Recall that the partial derivatives in the matrix $\mathbf{H}_i$ depend on the current event location. Therefore, the algorithm is stable if the corrections $\Delta\mathbf{h}_i$ are small. Following the advice of Roecker (1982), the solution is found progressively, in order to minimize the effects of nonlinearity. Specifically, the hypocenter latitude and longitude are allowed to vary first, since they are almost always the most stable parameters. After these two parameters have converged, the depth and origin time are also allowed to vary - that is, all four parameters are now varying. The reason for solving the inversion progressively is that by allowing the two most stable parameters to vary first, the residuals are reduced.

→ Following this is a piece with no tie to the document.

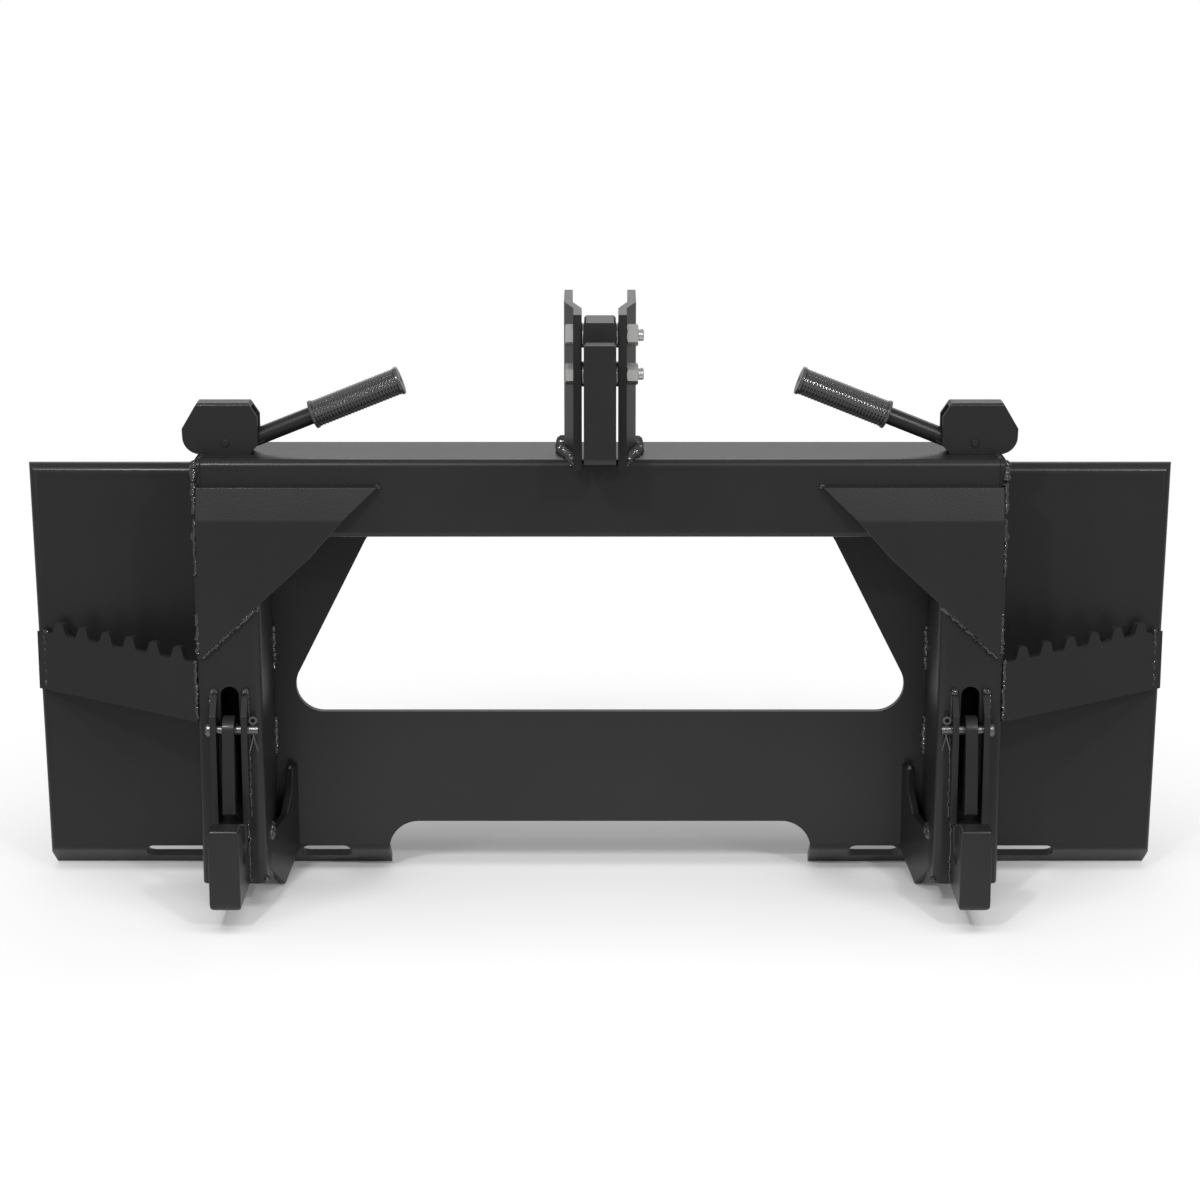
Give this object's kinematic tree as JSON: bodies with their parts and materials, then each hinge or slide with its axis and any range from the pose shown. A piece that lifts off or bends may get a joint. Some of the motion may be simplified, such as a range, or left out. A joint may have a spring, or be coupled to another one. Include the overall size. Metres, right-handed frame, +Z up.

This means that the sizes of the corrections $\Delta\mathbf{h}_i$ that occur when the less stable parameters are allowed to vary have probably been decreased, thereby reducing the effects of nonlinearity.

Note that this approach is most likely more efficient if the seismic stations are more spreaded in the longitude-latitude plane that vertically, as would be the case if many borehole sensors are used.  This two-step approach is thus an option in the current implementation.